編集者からの提案を受けて、四半世紀にわたって執筆という仕事をしてきた経験から、正確な内容でより分かりやすい本を目指せないかと思いました。また、提案を受けた時期にちょっと珍妙な経験をしたことも執筆の動機になっています。

◆「〇〇を食べればがんが治る」ということはない

――珍妙な経験とは?

村上:実は提案を受けた時期は前述の本庶氏のノーベル賞受賞が決定した時期でした。その影響もあってか、日本国内では誰もが知っている有名企業の重役ばかりが集うクローズドな会で最新のがん治療についての講演を頼まれました。

講演は問題なく終了しましたが、終了後の会食の席でその重役の方々が「○○を食べるとがんが治るらしい」というような話を真面目にしているんです。

あらかじめ言っておくと、発症してしまったがんが、ある種の食品を食べることで消えることはありません。私は内心「それは違うんだけどな……」と思いつつも、錚々たる面々が相手ということもあり、何も言えずにほぼ黙ってしまいました。

本書のタイトルにもある「二人に一人ががんになる」時代なのに、一般人の間ではあまりにもがんに関する正確な情報が認知されていない現実を改めて思い知った瞬間でした。だからこそ、「蟷螂の斧」(とうろうのおの)かもしれないけど、私が書いてみようとも思ったわけです。

◆医師は、経験や勘に基づいてがんの治療をしているわけではない

――何が正確ながん情報であるかをまず知っておけば、不正確な情報に左右されにくいということですね。

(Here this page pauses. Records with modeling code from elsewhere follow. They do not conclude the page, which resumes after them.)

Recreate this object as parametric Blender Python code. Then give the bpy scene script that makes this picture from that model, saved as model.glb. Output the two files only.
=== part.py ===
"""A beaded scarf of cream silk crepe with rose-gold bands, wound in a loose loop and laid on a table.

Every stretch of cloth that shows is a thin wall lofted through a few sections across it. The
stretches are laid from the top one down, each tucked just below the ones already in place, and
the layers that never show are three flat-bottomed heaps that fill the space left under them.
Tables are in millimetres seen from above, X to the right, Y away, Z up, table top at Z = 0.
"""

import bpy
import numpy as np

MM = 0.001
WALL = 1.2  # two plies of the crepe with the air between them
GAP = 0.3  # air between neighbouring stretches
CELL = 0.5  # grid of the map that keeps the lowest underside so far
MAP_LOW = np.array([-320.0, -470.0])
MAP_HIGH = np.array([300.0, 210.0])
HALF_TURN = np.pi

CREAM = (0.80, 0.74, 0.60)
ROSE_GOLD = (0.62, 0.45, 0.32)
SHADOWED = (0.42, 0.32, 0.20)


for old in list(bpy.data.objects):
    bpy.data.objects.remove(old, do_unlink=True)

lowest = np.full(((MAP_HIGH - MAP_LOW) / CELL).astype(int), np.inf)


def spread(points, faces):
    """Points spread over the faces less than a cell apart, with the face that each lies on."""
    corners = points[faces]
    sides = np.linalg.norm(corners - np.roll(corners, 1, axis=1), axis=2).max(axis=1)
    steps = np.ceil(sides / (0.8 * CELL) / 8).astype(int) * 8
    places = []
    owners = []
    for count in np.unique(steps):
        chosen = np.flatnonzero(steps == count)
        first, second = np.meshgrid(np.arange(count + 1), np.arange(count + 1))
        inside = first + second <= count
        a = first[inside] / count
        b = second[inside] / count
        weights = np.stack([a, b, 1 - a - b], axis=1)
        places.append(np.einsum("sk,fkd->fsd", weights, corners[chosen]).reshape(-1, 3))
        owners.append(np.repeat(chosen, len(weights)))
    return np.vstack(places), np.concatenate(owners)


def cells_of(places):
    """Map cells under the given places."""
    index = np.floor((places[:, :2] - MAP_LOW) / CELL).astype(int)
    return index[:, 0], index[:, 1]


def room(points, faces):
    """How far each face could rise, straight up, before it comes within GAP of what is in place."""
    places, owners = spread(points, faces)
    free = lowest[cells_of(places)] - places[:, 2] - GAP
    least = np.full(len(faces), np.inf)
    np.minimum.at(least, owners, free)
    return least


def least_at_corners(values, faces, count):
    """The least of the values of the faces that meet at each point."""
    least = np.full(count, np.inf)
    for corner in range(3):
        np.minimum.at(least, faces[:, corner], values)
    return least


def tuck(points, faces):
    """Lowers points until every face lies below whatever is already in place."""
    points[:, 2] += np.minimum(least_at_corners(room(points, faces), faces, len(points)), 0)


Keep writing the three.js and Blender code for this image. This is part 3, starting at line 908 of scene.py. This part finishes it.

村上:おっしゃる通りです。一般では少なからぬ人が、医師ががんの治療を行う際は、過去の経験や勘に基づいて治療していると思っています。しかし、これが違うのです。

とりわけがんのように時に命にかかわる病気の場合は、がんの専門家が集まる医学系学会が最新の研究成果を踏まえて、現在もっとも科学的な根拠があって優れている治療を体系的にまとめた「診療(治療)ガイドライン」を作成し、多くのがん専門医はこれに沿って治療を行います。ガイドラインに沿った治療は「標準治療」と呼ばれます。

がん三大治療と呼ばれる手術・放射線・抗がん剤も、どのような病状の時にどれを選択するかなど、ガイドラインでは事細かに記載しています。本の中ではその具体例なども挙げながら解説し、各治療法についても平易な言葉でまとめました。つまりこの一冊でがんとその治療の概略が理解できることを目指しています。